Наша авиация получила носители атомных бомб, как две капли воды похожие на уничтожившие Хиросиму и Нагасаки, но главную задачу так и не решили, территория США оставалась неуязвимой, тогда как на картах американских ВВС нашу страну покрывали окружности, демонстрирующие возможности авиационных баз, рассыпанных по Европе и Азии.
По тем временам отношение отца к секретности, заполонившей всю нашу жизнь, можно назвать весьма либеральным. Даже более того. Конечно, в отношении донесений разведки, докладов послов и других аналогичных документов порядок выдерживался строго, и в них не мог заглянуть никто. То есть что значит не мог? Отец приносил домой толстую коричневую кожаную папку, туго набитую бумагами. Единственным замком служил кожаный язычок, застегивающийся на кнопку. Клал он папку на маленький столик в столовой и только на ночь уносил с собой в спальню. И то не из соображений сохранности, а потому что намеревался кое-что проглядеть на сон грядущий. Никому из домашних и в голову не приходило прикоснуться к папке, только если отец просил принести ее к нему в сад, где он располагался для чтения.
Покров таинственности вокруг самолетов, ракет, танков отец считал в значительной степени надуманным. Конечно, секретность необходима, но засекречивать внешний вид самолетов или кораблей, которые могут увидеть в движении многие… То же и с фамилиями конструкторов. Но заведенный порядок он менять не стал, то ли не решился, то ли руки не дошли. Это стало приметой нынешнего времени. В те годы даже индекс, обозначающий тип ракеты, считался секретным. Хотя не обходилось и без курьезов. Порой в академических журналах появлялись статьи, описывающие поведение тонкостенной цилиндрической оболочки, частично заполненной жидкостью. Так наукообразно именовали ракету. Для цензуры камуфляж оказывался достаточным. Приводившиеся в публикации формулы для специалистов значили гораздо больше, чем совершенно секретные описания. Наука не способна развиваться без перекрестного опыления.
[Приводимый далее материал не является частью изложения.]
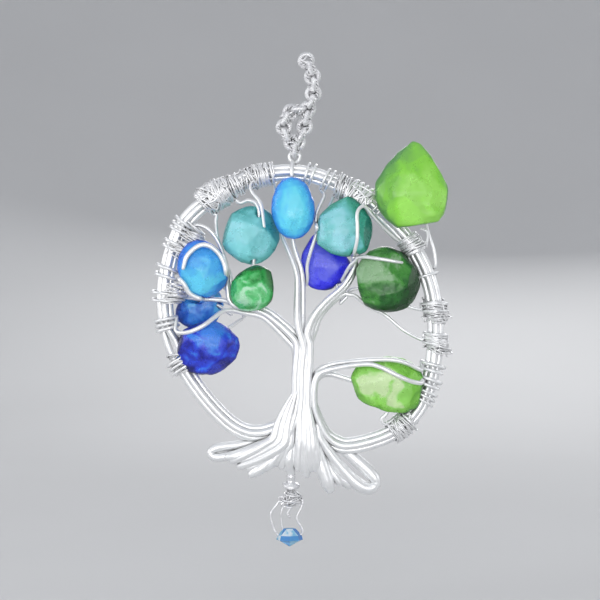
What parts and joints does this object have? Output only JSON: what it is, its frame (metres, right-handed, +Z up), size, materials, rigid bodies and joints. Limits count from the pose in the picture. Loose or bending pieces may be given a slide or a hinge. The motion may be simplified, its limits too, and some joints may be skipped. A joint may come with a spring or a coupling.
{
  "type": "hanging wire tree ornament",
  "caption": "Hanging ornament of twisted silver wire: a tree in a hoop with rough glass nuggets for leaves, on a chain, with a small crystal drop.",
  "frame": {"origin": "the inside top of the highest chain link, where the ornament hangs on its hook", "axes": "+Z up, +X to the right seen from the front, the front faces -Y"},
  "size_m": [0.1051, 0.021, 0.1736],
  "materials": {
    "silver_wire": "satin silver-coloured craft wire",
    "bright_chain": "bright small-link chain",
    "blue_crystal": "clear blue facetted crystal",
    "glass_azure": "translucent tumbled glass",
    "glass_aqua": "translucent tumbled glass",
    "glass_sky": "translucent tumbled glass",
    "glass_green": "translucent tumbled glass",
    "glass_mid_blue": "translucent tumbled glass",
    "glass_royal": "translucent tumbled glass",
    "glass_teal": "translucent tumbled glass",
    "glass_ultramarine": "translucent tumbled glass",
    "glass_lime_pear": "translucent tumbled glass",
    "glass_dark_green": "translucent tumbled glass",
    "glass_lime_drop": "translucent tumbled glass"
  },
  "bodies": {
    "tail_6": {"tail_link_6": "bright_chain"},
    "tail_5": {"tail_link_5": "bright_chain"},
    "tail_4": {"tail_link_4": "bright_chain"},
    "tail_3": {"tail_link_3": "bright_chain"},
    "tail_2": {"tail_link_2": "bright_chain"},
    "tail_1": {"tail_link_1": "bright_chain"},
    "loop": {"loop_link_at_eye": "bright_chain", "loop_link_left_1": "bright_chain", "loop_link_left_2": "bright_chain", "loop_link_left_3": "bright_chain", "loop_link_left_4": "bright_chain", "loop_link_left_5": "bright_chain", "loop_link_left_6": "bright_chain", "loop_link_right_1": "bright_chain", "loop_link_right_2": "bright_chain", "loop_link_right_3": "bright_chain", "loop_link_right_4": "bright_chain", "loop_link_top": "bright_chain"},
    "tree": {"hoop_wire_outer": "silver_wire", "hoop_wire_front": "silver_wire", "hoop_wire_inner": "silver_wire", "root_wire_left_hairpin": "silver_wire", "root_wire_front_left": "silver_wire", "root_wire_middle": "silver_wire", "root_wire_front_right": "silver_wire", "root_wire_right_hairpin": "silver_wire", "root_wire_back_right": "silver_wire", "root_pair_left": "silver_wire", "root_pair_middle": "silver_wire", "root_pair_right": "silver_wire", "tie_wire_upper_left": "silver_wire", "tie_wire_green_and_aqua": "silver_wire", "tie_wire_sky": "silver_wire", "tie_wire_mid_blue": "silver_wire", "tie_wire_royal": "silver_wire", "tie_wire_azure_side": "silver_wire", "tie_wire_ultramarine": "silver_wire", "tie_wire_lime_pear": "silver_wire", "tie_wire_dark_green_front": "silver_wire", "tie_wire_dark_green": "silver_wire", "tie_wire_lime_drop": "silver_wire", "hanger_eye": "silver_wire", "glass_azure": "glass_azure", "glass_aqua": "glass_aqua", "glass_sky": "glass_sky", "glass_green": "glass_green", "glass_mid_blue": "glass_mid_blue", "glass_royal": "glass_royal", "glass_teal": "glass_teal", "glass_ultramarine": "glass_ultramarine", "glass_lime_pear": "glass_lime_pear", "glass_dark_green": "glass_dark_green", "glass_lime_drop": "glass_lime_drop"},
    "drop_ring": {"drop_ring": "silver_wire"},
    "drop_stem": {"drop_stem": "silver_wire", "drop_bow": "silver_wire", "drop_nest": "silver_wire"},
    "drop_bail": {"drop_bail": "silver_wire", "drop_crystal": "blue_crystal"}
  },
  "joints": [
    {"name": "link_6_swing", "type": "hinge", "parent": "tail_6", "child": "tail_5", "pos_m": [0.00091, 0, -0.00349], "axis": [0.901, 0, 0.4338], "range_deg": [-30, 30]},
    {"name": "link_5_swing", "type": "hinge", "parent": "tail_5", "child": "tail_4", "pos_m": [0.00192, 0, -0.00631], "axis": [0, 1, 0], "range_deg": [-30, 30]},
    {"name": "link_4_swing", "type": "hinge", "parent": "tail_4", "child": "tail_3", "pos_m": [0.00248, 0, -0.00928], "axis": [0.9912, 0, 0.1322], "range_deg": [-30, 30]},
    {"name": "link_3_swing", "type": "hinge", "parent": "tail_3", "child": "tail_2", "pos_m": [0.00253, 0, -0.0123], "axis": [0, 1, 0], "range_deg": [-30, 30]},
    {"name": "link_2_swing", "type": "hinge", "parent": "tail_2", "child": "tail_1", "pos_m": [0.00201, 0, -0.01524], "axis": [0.9721, 0, -0.2346], "range_deg": [-30, 30]},
    {"name": "link_1_swing", "type": "hinge", "parent": "tail_1", "child": "loop", "pos_m": [0.00089, 0, -0.01799], "axis": [0, 1, 0], "range_deg": [-30, 30]},
    {"name": "tree_swing", "type": "hinge", "parent": "loop", "child": "tree", "pos_m": [-0.0041, 0, -0.03492], "axis": [0, 1, 0], "range_deg": [-25, 25]},
    {"name": "drop_ring_swing", "type": "hinge", "parent": "tree", "child": "drop_ring", "pos_m": [-0.0053, -0.00022, -0.14665], "axis": [1, 0, 0], "range_deg": [-20, 20]},
    {"name": "drop_stem_swing", "type": "hinge", "parent": "drop_ring", "child": "drop_stem", "pos_m": [-0.0053, 0, -0.14818], "axis": [0, 1, 0], "range_deg": [-20, 20]},
    {"name": "drop_bail_swing", "type": "hinge", "parent": "drop_stem", "child": "drop_bail", "pos_m": [-0.0053, 0, -0.1564], "axis": [0.9894, 0, -0.1455], "range_deg": [-12, 12]}
  ]
}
В один из дней первой половины августа 1953 года отец приехал на дачу сияющий. Время было не позднее, заходящее солнце стояло довольно высоко. Пока собирали к ужину, мы с отцом вышли на лужайку перед домом — излюбленное место его летнего вечернего отдыха.
Отец поделился распиравшей его тайной: сегодня осуществлен взрыв водородной бомбы. Испытания прошли успешно. Отец просто не мог сдержаться, наконец-то нам удалось обставить Соединенные Штаты! Они, правда, еще в прошлом, 1952 году провели свой эксперимент, но у американцев, как доложили отцу, получилось громоздкое, тяжелое устройство, которое не поднимет ни один самолет. Испытывать его пришлось на земле, на гигантских вышках. Нашим же физикам удалось найти принципиально новое решение, и теперь мы обладали оружием невиданной разрушительной силы.
Отец ни тогда, ни впоследствии не помышлял о применении ядерного оружия. Когда он впервые, еще при жизни Сталина, посмотрел фильм о взрыве атомной бомбы, то пришел домой подавленный и долго не находил себе места. Он гордился достижениями наших ученых, возросшей силой нашей армии, но пустить их в дело не входило в его планы. Конечно, если на нас нападут, сложится безвыходная ситуация…
Сообщив сенсационную новость, отец немного помолчал и заговорил о том, какие у нас прекрасные ученые и конструкторы (он всегда произносил эти два слова вместе, чтобы не дай бог не обидеть кого-нибудь), какие таланты! По его словам, при разработке водородной бомбы отличился совсем молодой человек, ему чуть больше тридцати лет, по фамилии Сахаров. Имя и отчество отец не запомнил. Именно ему в голову пришло оригинальное решение, позволившее обойти американцев. Он произвел основные расчеты водородной бомбы.